Steve Jobs rose above personal struggles to become one of the world's most successful innovators and businessmen. In many ways, his career has become a model and inspiration to young entrepreneurs.

When you read Steve Job's story you will find that Jobs success did not occur in a linear trajectory. Rather, he struggled and succeeded only to struggle and succeed again.
As you read his story you will be motivated to think about your own journey. Job's biography will help you realize that you too can achieve your goals by overcoming your struggles even when they seem to repeat themselves.

Jobs Zero-to-Hero Story

Steve Jobs was born in San Francisco in 1955 and adopted at birth by a couple named Paul and Clara Jobs. When asked about his parents, Jobs has always enthusiastically responded that Paul and Clara were his real parents.

Luckily, both of Steve's adopted parents were focused on the role of education and the difference it can make in their young son's life. Steve's mother Clara was an accountant and she taught Steve how to read before he even started Kindergarten. Paul Jobs, a machinist for a company that made lasers, taught his son electronics and how to work with his hands. He did little things that encouraged his son to be inquisitive and to always embrace learning. For instance, one day, Paul Jobs cleared off a section of his workbench and gave it to the young Steve. At that workbench, Steve was encouraged to take apart and reassemble devices to learn how they work.
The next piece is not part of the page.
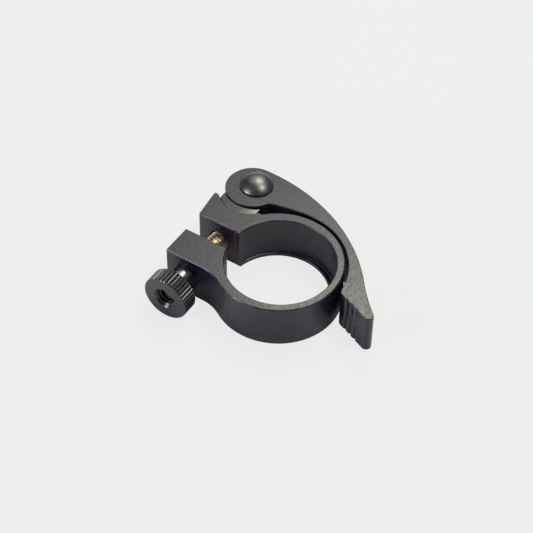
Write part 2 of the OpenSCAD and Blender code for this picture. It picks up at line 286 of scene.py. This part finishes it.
def metal(name, low, high, roughness, grain, clouds=METAL_CLOUDS, ease=0.1 * MM, painted_shade_reach=None, crown=None):
    """Bare or plated metal, faintly cloudy from the low to the high colour, with a fine grain.

    The shade reach is the distance within which gaps and crevices are painted darker as shade,
    and the crown is the centre and the rise of a face that falls away. A metal may go without either.
    """
    material, tree, output = new_material(name)
    shader = add(tree, "ShaderNodeBsdfPrincipled", Metallic=1.0)
    even = object_coords(tree)

    colour = colours(tree, spread(tree, noise(tree, even, clouds, 4.0), 0.0, 1.0), low, high)
    if painted_shade_reach is not None:
        # Painted shade: crevices and gaps are darkened in the colour itself
        colour = painted_crevice_shade(tree, colour, painted_shade_reach)
    tree.links.new(colour, shader.inputs["Base Color"])
    patches = noise(tree, even, METAL_PATCHES, 3.0)
    tree.links.new(spread(tree, patches, *roughness), shader.inputs["Roughness"])

    normal = rounded_edges(tree, ease)
    if crown is not None:
        normal = crowned(tree, normal, *crown)
    normal = bump(tree, noise(tree, even, METAL_GRAIN, 2.0), grain, METAL_GRAIN_DEPTH, normal)
    tree.links.new(normal, shader.inputs["Normal"])

    tree.links.new(shader.outputs["BSDF"], output.inputs["Surface"])
    return material


# Meshes


def smooth(piece):
    """Shades the piece smooth, but for its sharp edges."""
    for face in piece.data.polygons:
        face.use_smooth = True
    bpy.context.view_layer.objects.active = piece
    piece.select_set(True)
    bpy.ops.object.shade_smooth_by_angle(angle=math.radians(SMOOTH_ANGLE))
    piece.select_set(False)


def finished(name, bm, material, body):
    """A new piece from the mesh, which rides on a body and takes the given material as its finish."""
    mesh = bpy.data.meshes.new(name)
    bm.to_mesh(mesh)
    bm.free()
    piece = bpy.data.objects.new(name, mesh)
    bpy.context.scene.collection.objects.link(piece)
    piece.data.materials.append(material)
    smooth(piece)
    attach(piece, body)
    return piece


def helix(start, profile, length, shape):
    """A thread along +Y: one profile of (share of the pitch, radius) drawn round in a helix.

    It is cut off level at the start and at the length. The shape turns a place along the
    axis and a radius into the radius that is used there.
    """
    bm = bmesh.new()
    turns = int(length / THREAD_PITCH) + SPARE_TURNS
    rings = [(turn + share, r) for turn in range(turns) for share, r in profile]
    columns = []
    for side in range(THREAD_SIDES):
        angle = 2 * math.pi * side / THREAD_SIDES
        column = []
        for place, r in rings:
            y = (place - 1 + side / THREAD_SIDES) * THREAD_PITCH
            y = min(max(y, 0.0), length)
            used = shape(y, r)
            across = Vector((used * math.cos(angle), y, used * math.sin(angle)))
            column.append(bm.verts.new(start + across))
        columns.append(column)
    for side in range(THREAD_SIDES):
        here = columns[side]
        there = columns[(side + 1) % THREAD_SIDES]
        # The last side joins the first one a turn further on
        shift = len(profile) if side == THREAD_SIDES - 1 else 0
        for i in range(len(rings) - 1):
            j = i - shift
            if j < 0 or j + 1 >= len(rings):
                continue
            bm.faces.new((here[i], here[i + 1], there[j + 1], there[j]))
    bmesh.ops.remove_doubles(bm, verts=bm.verts, dist=WELD_DISTANCE)
    return bm


def make_skewer(material):
    """The skewer with its thread, in place of the plain bar."""
    low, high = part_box("skewer")
    centre = (low + high) / 2
    radius = (high.x - low.x) / 2
    length = high.y - low.y
    root = radius - THREAD_DEPTH
    # One turn: a flat root, the way up to a flat crest, and the way back to the next root
    profile = [(0.0, root), (0.25, root), (0.55, radius), (0.70, radius)]

    def shape(y, r):
        end = min(y, length - y)
        return min(r, radius - SKEWER_CHAMFER + end)

    bm = helix(Vector((centre.x, low.y, centre.z)), profile, length, shape)
    bmesh.ops.holes_fill(bm, edges=bm.edges, sides=0)
    bmesh.ops.recalc_face_normals(bm, faces=bm.faces)
    piece = finished("skewer_threaded", bm, material, "clamp")
    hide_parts("skewer")


def make_nut_thread(material):
    """The first turns of the thread inside the mouth of the nut."""
    skewer_low, skewer_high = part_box("skewer")
    nut_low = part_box("adjuster_nut")[0]
    centre = (skewer_low + skewer_high) / 2
    root = (skewer_high.x - skewer_low.x) / 2 + NUT_THREAD_ROOM
    crest = root - THREAD_DEPTH
    # One turn, as on the skewer, with its crest towards the axis
    profile = [(0.0, root), (0.30, root), (0.60, crest), (0.70, crest)]

    def shape(y, r):
        end = min(y, NUT_THREAD_LENGTH - y)
        return max(r, root - end)

    start = Vector((centre.x, nut_low.y + NUT_THREAD_START, centre.z))
    bm = helix(start, profile, NUT_THREAD_LENGTH, shape)
    bmesh.ops.recalc_face_normals(bm, faces=bm.faces)
    bmesh.ops.reverse_faces(bm, faces=bm.faces)
    finished("nut_thread", bm, material, "nut")


def polish_neck(material):
    """The nut's neck, behind its head, is polished smoother than the rest of the nut."""
    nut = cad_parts["adjuster_nut"]
    head_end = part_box("adjuster_nut")[0].y + NUT_HEAD_LENGTH
    nut.data.materials.append(material)
    for face in nut.data.polygons:
        if face.center.y > head_end:
            face.material_index = 1


# Finishes of the pieces

# The collar and lever have rubbed edges, painted light as a highlight
BLACK = black_anodised(
    "black_anodised",
    roughness=(0.27, 0.39), grain=0.45, ease=0.32 * MM, ior=1.55, edge_wear_and_highlight=0.6,
)
TURNED = black_anodised(
    "black_anodised_turned",
    roughness=(0.27, 0.33), grain=0.12, ease=0.12 * MM, ior=1.63, edge_wear_and_highlight=0.0,
)
STEEL = metal(
    "dark_polished_steel",
    low=(0.128, 0.128, 0.134), high=(0.150, 0.150, 0.156), roughness=(0.36, 0.40), grain=0.03,
)
NECK = black_anodised(
    "black_anodised_polished",
    roughness=(0.20, 0.24), grain=0.05, ease=0.12 * MM, ior=2.4, edge_wear_and_highlight=0.0,
)
# The seat's edges beside the collar and lever get painted shade
SEAT = metal(
    "seat_metal",
    low=(0.078, 0.079, 0.083), high=(0.100, 0.101, 0.106), roughness=(0.26, 0.32), grain=0.03,
    ease=0.35 * MM, painted_shade_reach=0.7 * MM, crown=(SEAT_CROWN_CENTRE, SEAT_CROWN_RISE),
)
ZINC = metal(
    "yellow_zinc",
    low=(0.50, 0.40, 0.31), high=(0.66, 0.545, 0.44), roughness=(0.30, 0.36), grain=0.02,
    clouds=500.0, ease=0.04 * MM,
)

FINISHES = {
    "collar": BLACK,
    "cam_lever": BLACK,
    "adjuster_nut": TURNED,
    "pivot_pin": STEEL,
    "cam_seat": SEAT,
    "skewer": ZINC,
}
for node_name, material in FINISHES.items():
    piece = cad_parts[node_name]
    piece.data.materials.clear()
    piece.data.materials.append(material)
polish_neck(NECK)
make_skewer(ZINC)
make_nut_thread(TURNED)


# Stage, light and camera


def make_floor():
    """A pale floor that mostly glows for the camera, and still takes the object's shadow."""
    bpy.ops.mesh.primitive_plane_add(size=FLOOR_SIZE, location=(0.0, 0.0, 0.0))
    floor = bpy.context.object
    floor.name = "floor"
    material, tree, output = new_material("pale_floor")
    diffuse = add(tree, "ShaderNodeBsdfDiffuse", Color=FLOOR_COLOUR)
    glow = add(tree, "ShaderNodeEmission", Color=FLOOR_COLOUR, Strength=1.0)
    path = add(tree, "ShaderNodeLightPath")
    seen = maths(tree, "MULTIPLY", path.outputs["Is Camera Ray"], GLOW_SEEN)
    seen_through = maths(tree, "MULTIPLY", path.outputs["Is Transmission Ray"], GLOW_SEEN)
    reflected = maths(tree, "MULTIPLY", path.outputs["Is Glossy Ray"], GLOW_REFLECTED)
    glow_share = maths(tree, "MAXIMUM", maths(tree, "MAXIMUM", seen, seen_through), reflected)
    mix = add(tree, "ShaderNodeMixShader")
    tree.links.new(glow_share, mix.inputs["Fac"])
    tree.links.new(diffuse.outputs["BSDF"], mix.inputs[1])
    tree.links.new(glow.outputs["Emission"], mix.inputs[2])
    tree.links.new(mix.outputs["Shader"], output.inputs["Surface"])
    floor.data.materials.append(material)


def make_world():
    world = bpy.data.worlds.new("studio")
    bpy.context.scene.world = world
    world.use_nodes = True
    background = world.node_tree.nodes["Background"]
    background.inputs["Color"].default_value = WORLD_COLOUR
    background.inputs["Strength"].default_value = WORLD_STRENGTH


def softbox(name, place, size, radiance, colour):
    """A square lamp that faces the origin. The radiance sets how bright it looks, at any size."""
    light = bpy.data.lights.new(name, "AREA")
    light.shape = "SQUARE"
    light.size = size
    light.color = colour
    light.energy = radiance * math.pi * size * size
    lamp = bpy.data.objects.new(name, light)
    bpy.context.scene.collection.objects.link(lamp)
    lamp.location = place
    lamp.rotation_mode = "QUATERNION"
    lamp.rotation_quaternion = Vector(place).to_track_quat("Z", "Y")


def make_lamps():
    """Two lamps behind the object, one above it and one on the nut's side.

    Each has its place and size in metres, its radiance and its colour.
    """
    softbox("cool_back_box", (-0.291, 0.462, 0.585), 0.75, 1.30, (0.88, 1.0, 0.84))
    softbox("warm_back_box", (-0.042, 0.153, 0.270), 0.12, 9.2, (0.94, 1.0, 0.70))
    softbox("top_box", (0.340, 0.120, 0.710), 0.20, 20.0, (1.0, 0.98, 0.90))
    softbox("left_box", (-0.350, -0.525, 0.300), 0.17, 25.0, (1.0, 1.0, 0.98))


def make_camera():
    """The camera, aimed by its angles so that the origin lies where the photograph has it."""
    azimuth = math.radians(CAMERA_AZIMUTH)
    elevation = math.radians(CAMERA_ELEVATION)
    roll = math.radians(CAMERA_ROLL)
    ahead = Vector((
        -math.sin(azimuth) * math.cos(elevation),
        math.cos(azimuth) * math.cos(elevation),
        -math.sin(elevation),
    ))
    level_right = ahead.cross(Vector((0.0, 0.0, 1.0))).normalized()
    level_up = level_right.cross(ahead)
    right = level_right * math.cos(roll) + level_up * math.sin(roll)
    up = level_up * math.cos(roll) - level_right * math.sin(roll)
    place = -ORIGIN_RIGHT * right - ORIGIN_UP * up - CAMERA_DISTANCE * ahead
    place += Vector((0.0, 0.0, CAMERA_LIFT))
    data = bpy.data.cameras.new("camera")
    data.lens = CAMERA_LENS
    data.sensor_width = CAMERA_SENSOR
    camera = bpy.data.objects.new("camera", data)
    bpy.context.scene.collection.objects.link(camera)
    turn = Matrix((right, up, -ahead)).transposed().to_4x4()
    camera.matrix_world = Matrix.Translation(place) @ turn
    bpy.context.scene.camera = camera


make_floor()
make_world()
make_lamps()
make_camera()
bpy.context.scene.view_settings.view_transform = "Standard"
Jobs frequented after-school lectures at the Hewlett-Packard Company in California. Later, along with Steve Wozniak (Apple's co-founder), Jobs was hired there as a Summer employee. Following high school graduation, Jobs enrolled at Reed College in Portland, Oregon and dropped out after only one semester. Steve continued attending classes at Reed, while sleeping on the floor at friends' houses, returning Coke bottles for food money, getting weekly free meals at the local Hare Krishna temple, and getting into drugs (Steve called his LCD drug experience one of the most enlightening experiences of his life).

Founding Apple

Jobs and Steve Wozniak met in 1971, when a mutual friend introduced 21 year-old Wozniak to 16 year-old Jobs. In 1976, when Jobs was only twenty-one, they invented the first Apple computer and founded Apple computer in Job's parents garage.

While Jobs was a persuasive and charismatic director for Apple, he was getting into power struggles frequently. In 1985, he was fired from his role as head of the Macintosh division by Apple's board of directors, and five months later, Jobs left the company.

In a speech Jobs gave at Stanford University, he said being fired from Apple was the best thing that could have happened to him; "The heaviness of being successful was replaced by the lightness of being a beginner again, less sure about everything. It freed me to enter one of the most creative periods of my life".

Founding NeXT & Pixar

After leaving Apple, Jobs founded NeXT Computer, which produced sophisticated workstations. Jobs tried to market NeXT products to the financial and academic community, highlighting its innovative new technologies. After a few years, after having sold only 50,000 machines, NeXT transitioned fully to software development. In 1996, NeXT, the company that Jobs had started with 7 million dollar was sold to Apple for 429 million in order to integrate its technologies into Apple's operating system.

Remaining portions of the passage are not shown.